* **Data section**:
────────────────

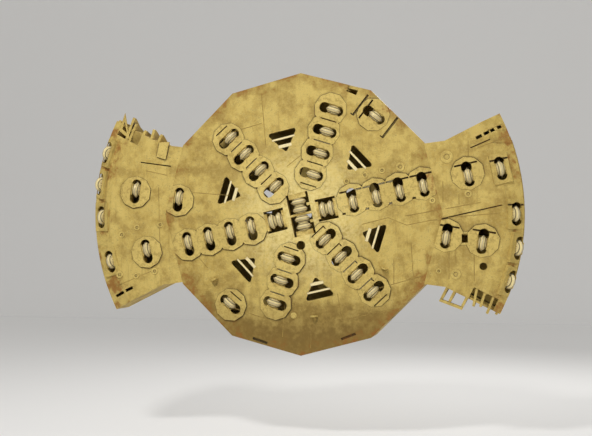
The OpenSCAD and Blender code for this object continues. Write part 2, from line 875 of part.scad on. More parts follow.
// The square hole in the right wing's face, or the plate round it
module port_plate(border, top) {
    size = [wing_port[2] + 2 * border, wing_port[3] + 2 * border];
    low = border > 0 ? face_rear : face_rear - over;
    translate([wing_port[0] - size[0] / 2, wing_port[1] - size[1] / 2, low])
        cube([size[0], size[1], top - low]);
}

// A raised box that holds a cutter at the rim
module gauge_block() {
    translate([-gauge_half_w, -gauge_l / 2, axle_below - housing_h])
        cube([2 * gauge_half_w, gauge_l, housing_h + face_t]);
}

// The space that a raised box takes in a wing's plates
module gauge_space() {
    w = gauge_half_w + weld_gap;
    l = gauge_l / 2 + weld_gap;
    translate([-w, -l, axle_below - housing_h - weld_gap]) cube([2 * w, 2 * l, housing_h + face_t + pad_t]);
}

module gauge_box(arms) {
    inside = gauge_l / 2 - housing_t;
    difference() {
        gauge_block();
        translate([-saddle_end, -inside, axle_below - housing_h - over])
            cube([2 * saddle_end, 2 * inside, housing_h + over]);
        slot_cut(gauge_slot_l, 0);
        if (arms) notches(gauge_slot_l, 0);
    }
}

module gauge_boxes() {
    laid_over() color(paint) {
        intersection() {
            for (c = gauge) at_gauge(c) gauge_box(c[1] == 0 && c[4] < steep);
            cylinder(r = rim_r + gauge_out, h = 2 * face_z, $fn = rim_fn);
        }
        for (wing = [0, 180]) each_wing_flat(wing) housing();
    }
}

module wing_box(wing) {
    difference() {
        union() {
            intersection() {
                translate([0, 0, back_z]) cylinder(r = rim_r, h = back_t, $fn = rim_fn);
                on_wing(wing) translate([0, 0, back_z]) linear_extrude(back_t) wing_plan();
            }
            intersection() {
                translate([0, 0, back_z]) rotate_extrude($fn = rim_fn)
                    translate([rim_r - rim_t, 0]) square([rim_t, rim_top - back_z]);
                on_wing(wing) translate([0, 0, back_z]) linear_extrude(face_z) wing_plan();
            }
            intersection() {
                wing_inside();
                on_wing(wing) difference() {
                    translate([0, 0, back_z]) linear_extrude(face_z) wing_plan();
                    translate([0, 0, back_z - over]) linear_extrude(face_z + 2 * over) wing_plan(side_t);
                }
            }
            intersection() {
                translate([0, 0, back_z])
                    dodecagon(centre_r + wing_joint_t / cos(half_side), face_rear - back_z);
                on_wing(wing) translate([0, 0, back_z]) linear_extrude(face_z) wing_plan();
            }
            intersection() {
                wing_inside();
                on_wing(wing) for (a = [-wing_rib_turn, wing_rib_turn])
                    rotate([0, 0, a]) translate([centre_r, -rib_t / 2, back_top]) difference() {
                        cube([wing_reach, rib_t, box_h]);
                        translate([wing_reach / 2, 0, box_h / 3])
                            rotate([90, 0, 0]) cylinder(r = wing_rib_hole_r, h = 3 * rib_t, center = true);
                    }
            }
        }
        translate([0, 0, back_z - over]) dodecagon(centre_r, face_z);
        on_wing(wing) at_facets(0, 0) chute(2 * joint_t);
        on_wing(wing) at_facets(11, 11) chute(2 * joint_t);
        each_gauge(wing) gauge_space();
        each_wing_flat(wing) housing_space();
        at_lead(wing) translate([wing_knee + side_t, -side_t, back_top + mouth_sill])
            cube([rim_r - wing_knee - 3 * side_t, 3 * side_t, box_h - mouth_sill - mouth_lintel]);
    }
}

// A plate that leads the muck into a wing's mouth, from the edge of the face outwards
module finger(reach, inside, lean) {
    deep = -0.75 * box_h;
    end = (finger_t / 2 * sin(lean) + weld_gap) / cos(lean) - inside;
    root = end + inside / cos(lean);
    tip = face_t - 2 * finger_drop;
    foot = inside > 0 ? [[root, weld_gap], [end, weld_gap]] : [];
    rotate([90, 0, -90]) linear_extrude(finger_t, center = true) polygon(concat([
        [end, face_t - finger_drop], [reach, tip], [reach + finger_nose, -tip], [reach, -4 * tip],
        [root + reach / 3, 0.8 * deep], [root, deep],
    ], foot));
}

module wing_fingers(wing) {
    for (f = fingers) if (f[0] == wing) {
        inside = f[1] < mouth_notch_in && f[1] > mouth_notch_out ? mouth_notch_d : 0;
        at_lead(wing) translate([rim_r - f[1], inside, face_rear - bevel_fall(rim_r - f[1])])
            rotate([0, 0, f[3]]) translate([0, -inside, 0]) finger(f[2], inside, f[3]);
    }
}

module wing_right_face() {
    laid_over() color(paint) wing_face(0);
}

module wing_left_face() {
    laid_over() color(paint) wing_face(180);
}

module wing_right_box() {
    laid_over() color(paint) wing_box(0);
}

module wing_left_box() {
    laid_over() color(paint) wing_box(180);
}

module wing_right_fingers() {
    laid_over() color(paint) {
        wing_fingers(0);
        at_lead(0) translate([0, 0, face_z - finger_drop - lip_h])
            linear_extrude(lip_h) polygon(lead_points(lip_plan));
    }
}

module wing_left_fingers() {
    laid_over() color(paint) {
        wing_fingers(180);
        at_lead(180) translate([0, 0, face_rear + weld_gap])
            linear_extrude(face_t - finger_drop) difference() {
                polygon(lead_points(corner_plan));
                polygon(corner_hole());
            }
    }
}

bearing_ring();
bearing_cap();
turning_ring();
drum();
centre_back();
centre_walls();
centre_face();
centre_housings();
centre_axles();
wing_axles();
wing_right_face();
wing_left_face();
wing_right_box();
wing_left_box();
wing_right_fingers();
wing_left_fingers();
gauge_boxes();
for (c = centre_cutters) cutter(c);
for (c = wing_flat) wing_cutter(c);
for (c = gauge) gauge_cutter(c);
for (c = twins) twin(c);
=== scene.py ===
"""Dresses a packed tunnel boring cutterhead: dusty cream paint, cutter steel, bolts, weld beads,
bosses, lifting lugs and covers, with the studio and the camera round it."""

import json
import math
from types import SimpleNamespace

import bmesh
import bpy
from mathutils import Matrix, Vector


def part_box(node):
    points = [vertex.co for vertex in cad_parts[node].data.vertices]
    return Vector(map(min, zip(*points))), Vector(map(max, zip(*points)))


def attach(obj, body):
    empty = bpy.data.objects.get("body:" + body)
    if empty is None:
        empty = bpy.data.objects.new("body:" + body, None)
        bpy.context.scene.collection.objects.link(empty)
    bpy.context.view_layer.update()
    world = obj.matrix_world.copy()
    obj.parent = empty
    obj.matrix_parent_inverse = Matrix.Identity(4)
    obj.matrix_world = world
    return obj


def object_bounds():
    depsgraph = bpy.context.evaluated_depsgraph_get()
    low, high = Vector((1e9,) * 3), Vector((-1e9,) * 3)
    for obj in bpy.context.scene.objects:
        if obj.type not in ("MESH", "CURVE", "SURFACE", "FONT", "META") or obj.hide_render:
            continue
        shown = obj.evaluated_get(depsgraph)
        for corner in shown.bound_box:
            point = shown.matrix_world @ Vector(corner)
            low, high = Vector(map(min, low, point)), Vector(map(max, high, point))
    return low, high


bl_info = {
    "name": "Cutterhead Dressing",
    "version": (1, 0, 0),
    "blender": (4, 5, 0),
    "location": "View3D > Sidebar > Cutterhead",
    "description": "Paints and dresses a hard-rock cutterhead and sets up its studio",
    "category": "Object",
}

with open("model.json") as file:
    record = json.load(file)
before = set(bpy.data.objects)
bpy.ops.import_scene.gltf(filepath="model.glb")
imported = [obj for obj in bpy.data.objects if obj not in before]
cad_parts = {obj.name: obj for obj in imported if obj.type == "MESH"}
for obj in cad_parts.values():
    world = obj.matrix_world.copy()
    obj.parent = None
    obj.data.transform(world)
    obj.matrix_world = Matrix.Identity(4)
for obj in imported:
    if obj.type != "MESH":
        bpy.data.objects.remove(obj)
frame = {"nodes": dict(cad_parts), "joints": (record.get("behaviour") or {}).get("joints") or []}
CAD_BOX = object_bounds()

# Places along the head's axis, from the front to the back
FACE_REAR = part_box("centre_walls")[0].y
FACE_FRONT = FACE_REAR - 0.06
BAR_FRONT = FACE_REAR - 0.045
REAR_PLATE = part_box("centre_back")[1].y
DRUM_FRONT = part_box("drum")[0].y
DRUM_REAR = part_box("drum")[1].y
BEARING_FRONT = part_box("bearing_cap")[0].y
TURNING_FACE = -0.04

# Radii from the head's axis
WINDOW_IN, WINDOW_OUT = 1.7, 3.15
INNER_RIB_R = 3.02
RIM_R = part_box("wing_right_box")[1].x
DRUM_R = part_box("drum")[1].x
TURNING_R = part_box("turning_ring")[1].x
BEARING_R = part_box("bearing_ring")[1].x

FLANGE_T = 0.07
RING_BOLTS = 48
DISCS = {j["child"]: j for j in frame["joints"] if j["child"].startswith("disc_")}


# Sizes and colours that a user would change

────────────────

* **Aim of the task**: Extract the lines from the line with "bearing_ring();" to the line with "for corner in", inclusive, reproducing them exactly and leaving out every other line.

* **Exercise result**:
bearing_ring();
bearing_cap();
turning_ring();
drum();
centre_back();
centre_walls();
centre_face();
centre_housings();
centre_axles();
wing_axles();
wing_right_face();
wing_left_face();
wing_right_box();
wing_left_box();
wing_right_fingers();
wing_left_fingers();
gauge_boxes();
for (c = centre_cutters) cutter(c);
for (c = wing_flat) wing_cutter(c);
for (c = gauge) gauge_cutter(c);
for (c = twins) twin(c);
=== scene.py ===
"""Dresses a packed tunnel boring cutterhead: dusty cream paint, cutter steel, bolts, weld beads,
bosses, lifting lugs and covers, with the studio and the camera round it."""

import json
import math
from types import SimpleNamespace

import bmesh
import bpy
from mathutils import Matrix, Vector


def part_box(node):
    points = [vertex.co for vertex in cad_parts[node].data.vertices]
    return Vector(map(min, zip(*points))), Vector(map(max, zip(*points)))


def attach(obj, body):
    empty = bpy.data.objects.get("body:" + body)
    if empty is None:
        empty = bpy.data.objects.new("body:" + body, None)
        bpy.context.scene.collection.objects.link(empty)
    bpy.context.view_layer.update()
    world = obj.matrix_world.copy()
    obj.parent = empty
    obj.matrix_parent_inverse = Matrix.Identity(4)
    obj.matrix_world = world
    return obj


def object_bounds():
    depsgraph = bpy.context.evaluated_depsgraph_get()
    low, high = Vector((1e9,) * 3), Vector((-1e9,) * 3)
    for obj in bpy.context.scene.objects:
        if obj.type not in ("MESH", "CURVE", "SURFACE", "FONT", "META") or obj.hide_render:
            continue
        shown = obj.evaluated_get(depsgraph)
        for corner in shown.bound_box:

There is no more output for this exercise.